Prompt: Each line that includes the string "bodies" counts once; give the total and nothing else.

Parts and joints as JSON:
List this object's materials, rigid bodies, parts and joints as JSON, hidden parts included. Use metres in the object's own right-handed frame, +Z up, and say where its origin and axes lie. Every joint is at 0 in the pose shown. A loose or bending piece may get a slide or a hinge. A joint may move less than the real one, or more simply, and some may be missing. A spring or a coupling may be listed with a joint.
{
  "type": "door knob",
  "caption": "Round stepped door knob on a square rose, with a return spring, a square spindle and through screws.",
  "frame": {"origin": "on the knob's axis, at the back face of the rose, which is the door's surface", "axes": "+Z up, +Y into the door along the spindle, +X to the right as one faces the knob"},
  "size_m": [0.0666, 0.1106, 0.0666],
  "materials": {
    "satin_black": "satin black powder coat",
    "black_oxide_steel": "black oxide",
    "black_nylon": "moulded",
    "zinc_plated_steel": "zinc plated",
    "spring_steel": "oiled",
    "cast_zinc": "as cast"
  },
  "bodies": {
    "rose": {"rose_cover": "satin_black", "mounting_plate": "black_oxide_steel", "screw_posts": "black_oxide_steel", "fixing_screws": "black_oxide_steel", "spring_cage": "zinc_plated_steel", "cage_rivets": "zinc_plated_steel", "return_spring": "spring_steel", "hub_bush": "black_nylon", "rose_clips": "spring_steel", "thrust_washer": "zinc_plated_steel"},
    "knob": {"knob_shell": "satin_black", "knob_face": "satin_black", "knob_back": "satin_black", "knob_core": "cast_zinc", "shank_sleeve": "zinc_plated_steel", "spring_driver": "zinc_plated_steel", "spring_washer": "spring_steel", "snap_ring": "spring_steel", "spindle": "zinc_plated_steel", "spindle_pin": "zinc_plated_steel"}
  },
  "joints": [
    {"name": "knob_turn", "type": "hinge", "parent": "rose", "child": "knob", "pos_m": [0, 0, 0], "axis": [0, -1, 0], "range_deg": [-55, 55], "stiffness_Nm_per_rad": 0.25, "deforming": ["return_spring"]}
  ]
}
==
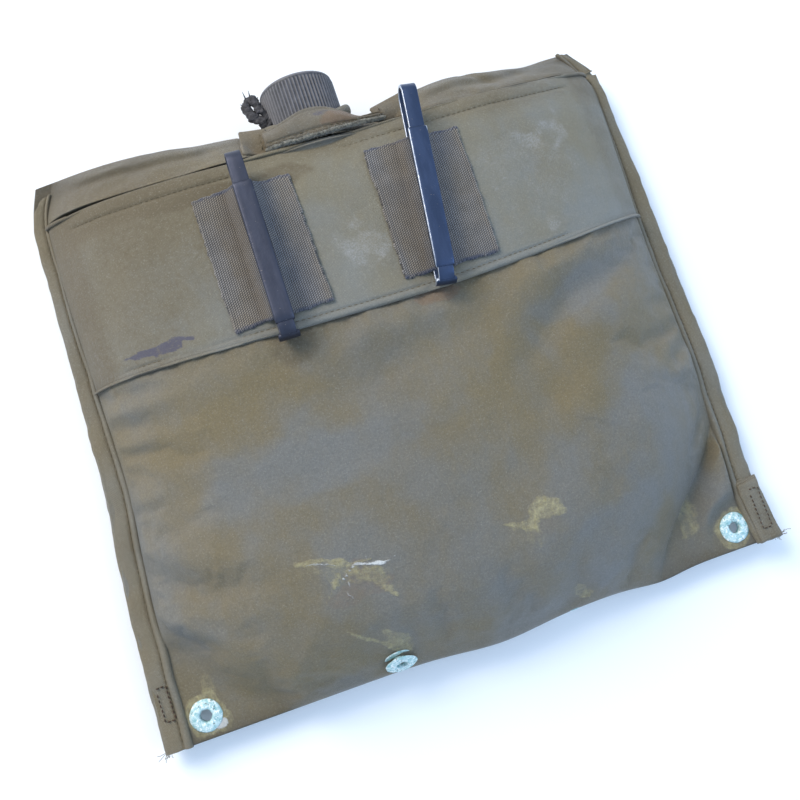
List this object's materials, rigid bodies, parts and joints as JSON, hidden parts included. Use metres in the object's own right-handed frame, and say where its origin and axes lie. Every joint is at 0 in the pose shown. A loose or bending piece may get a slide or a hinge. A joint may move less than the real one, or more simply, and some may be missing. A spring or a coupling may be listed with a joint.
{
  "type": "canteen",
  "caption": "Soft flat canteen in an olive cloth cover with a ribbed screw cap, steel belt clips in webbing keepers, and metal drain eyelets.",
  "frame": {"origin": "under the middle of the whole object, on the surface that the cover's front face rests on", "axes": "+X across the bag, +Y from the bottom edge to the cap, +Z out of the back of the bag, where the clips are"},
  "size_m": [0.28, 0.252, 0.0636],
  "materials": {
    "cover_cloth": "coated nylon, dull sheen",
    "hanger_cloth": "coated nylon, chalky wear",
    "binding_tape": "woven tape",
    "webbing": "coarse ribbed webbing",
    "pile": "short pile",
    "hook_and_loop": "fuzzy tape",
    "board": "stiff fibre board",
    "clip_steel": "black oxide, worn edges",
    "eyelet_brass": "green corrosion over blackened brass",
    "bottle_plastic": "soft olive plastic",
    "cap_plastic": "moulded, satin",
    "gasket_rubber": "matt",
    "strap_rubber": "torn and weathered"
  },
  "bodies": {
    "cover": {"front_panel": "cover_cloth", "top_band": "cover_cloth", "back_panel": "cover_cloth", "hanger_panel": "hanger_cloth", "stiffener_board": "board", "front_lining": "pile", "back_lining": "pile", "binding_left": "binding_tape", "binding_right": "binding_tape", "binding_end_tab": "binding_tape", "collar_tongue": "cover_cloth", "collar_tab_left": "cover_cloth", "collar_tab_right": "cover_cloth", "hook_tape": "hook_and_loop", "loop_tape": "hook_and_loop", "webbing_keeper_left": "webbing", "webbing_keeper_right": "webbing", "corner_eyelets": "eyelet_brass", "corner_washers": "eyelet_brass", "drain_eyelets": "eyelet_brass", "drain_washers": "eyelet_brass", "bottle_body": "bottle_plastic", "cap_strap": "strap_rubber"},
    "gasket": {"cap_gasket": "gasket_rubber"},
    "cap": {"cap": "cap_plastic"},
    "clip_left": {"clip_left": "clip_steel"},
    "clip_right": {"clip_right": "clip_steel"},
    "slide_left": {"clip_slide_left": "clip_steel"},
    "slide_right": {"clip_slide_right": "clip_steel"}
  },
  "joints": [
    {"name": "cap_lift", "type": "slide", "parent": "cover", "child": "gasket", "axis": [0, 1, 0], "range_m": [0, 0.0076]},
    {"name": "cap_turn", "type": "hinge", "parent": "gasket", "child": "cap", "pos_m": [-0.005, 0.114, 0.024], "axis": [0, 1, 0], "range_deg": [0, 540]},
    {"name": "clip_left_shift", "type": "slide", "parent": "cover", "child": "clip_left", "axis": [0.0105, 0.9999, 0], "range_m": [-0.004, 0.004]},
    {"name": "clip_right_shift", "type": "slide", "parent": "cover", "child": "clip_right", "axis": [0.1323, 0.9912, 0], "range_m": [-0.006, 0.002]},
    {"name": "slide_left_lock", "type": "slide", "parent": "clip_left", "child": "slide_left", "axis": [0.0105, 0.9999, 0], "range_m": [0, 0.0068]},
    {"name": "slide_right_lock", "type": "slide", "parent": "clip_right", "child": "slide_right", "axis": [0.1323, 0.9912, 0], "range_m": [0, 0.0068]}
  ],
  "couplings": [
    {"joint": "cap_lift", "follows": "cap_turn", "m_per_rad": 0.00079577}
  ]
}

Response to the exercise: 4